Protein kas, organ ve kemiklerin yapımına ve onarımına yardımcı olur ve sağlıklı beslenmenin önemli bir parçasıdır. Normal bireylerde protein ihtiyacı günlük kilogram başına 0,8 g’dır. Sporcularda protein ihtiyacı ise cinsiyet, yaş, vücut kompozisyonu, yapılan egzersizin türü, şiddeti ve süresine göre değişse de günlük ortalama olarak kilogram başına 1,2-2 g arasında değişir. Proteinler, sağlıklı ve dengeli bir beslenme için şart olsalar da ve sporcular için önemli faydaları da olsa uzun süreler çok yüksek proteinli diyetlerin uygulanması olumsuz sonuçlar doğurabilir.

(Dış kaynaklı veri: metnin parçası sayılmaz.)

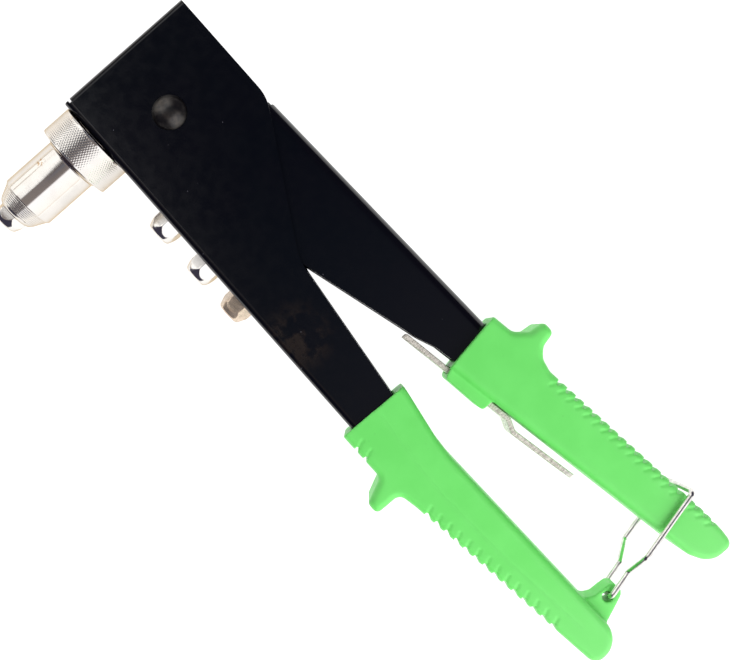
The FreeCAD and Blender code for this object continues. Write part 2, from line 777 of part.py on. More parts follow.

Böbrekler, proteinleri oluşturan aminoasitlerde bulunan nitrojenin fazlasını ve protein metabolizmasının atık ürünlerini vücuttan atmak için daha çok çalışır. Sağlıklı bireylerde yüksek miktarda protein tüketiminin böbrek hasarına neden olduğunu gösteren büyük çalışmalar bulunmasa da fazla protein önceden böbrek hastalığı olan kişilerde hasarı artırabilir.
Araştırmalar, özellikle kırmızı et tüketiminin fazla olduğu yüksek proteinli diyetlerin kanser riskini artırabileceğini göstermektedir. Fazla miktarda kırmızı et veya işlenmiş et tüketimi kolorektal, göğüs ve prostat kanseri ile ilişkilidir.
Yüksek proteinli bir diyette kırmızı et ve tam yağlı süt ürünlerinin fazla miktarda tüketilmesi sonucu doymuş yağ ve kolesterol alımı artar ve bu da kalp hastalığına yol açabilir.
Özellikle hayvansal kaynaklı proteinin aşırı tüketimi idrarla kalsiyum atımını artırır ve kemik sağlığını bozarak osteoporoz görülme riskini artırır.
Yüksek proteinli ve düşük karbonhidratlı diyetler kilo kaybı sağlayabilir ancak bu etki kısa sürelidir. Uzun vadede kilo artışı ile karşılaşabilirsiniz. Tüketilen fazla miktarda protein yağ olarak depolanabilir, protein alımınızı artırmaya çalışırken fazla miktarda kalori tüketebilirsiniz ve sonuç ise kilo artışı olur.
Vücut fazla miktarda nitrojeni sıvılar ve suyla temizler. Bu durum yeterince su içseniz bile vücudunuzun susuz kalmasına neden olabilir ve sonuçta susuzluğun neden olduğu sağlık zararlarının yanında spor performansınızın da düşmesiyle karşılaşabilirsiniz.
Protein alımınızı artırıp karbonhidrat alımınızı kısıtladığınızda vücut ketozis adı verilen, kötü kokulu kimyasalların üretildiği metabolik bir sürece girer ve sonuçta ağız kokusu problemi yaşarsınız.
Yeterli miktarda lif tüketimi bağırsak hareketleri ve sağlığı için şarttır. Lif, kompleks yapıda olan bir karbonhidrat türüdür. Yüksek proteinli ve düşük karbonhidratlı bir diyet uyguladığınızda liften de fakir beslenmiş olursunuz dolayısıyla kabızlık problemi kaçınılmaz olabilir.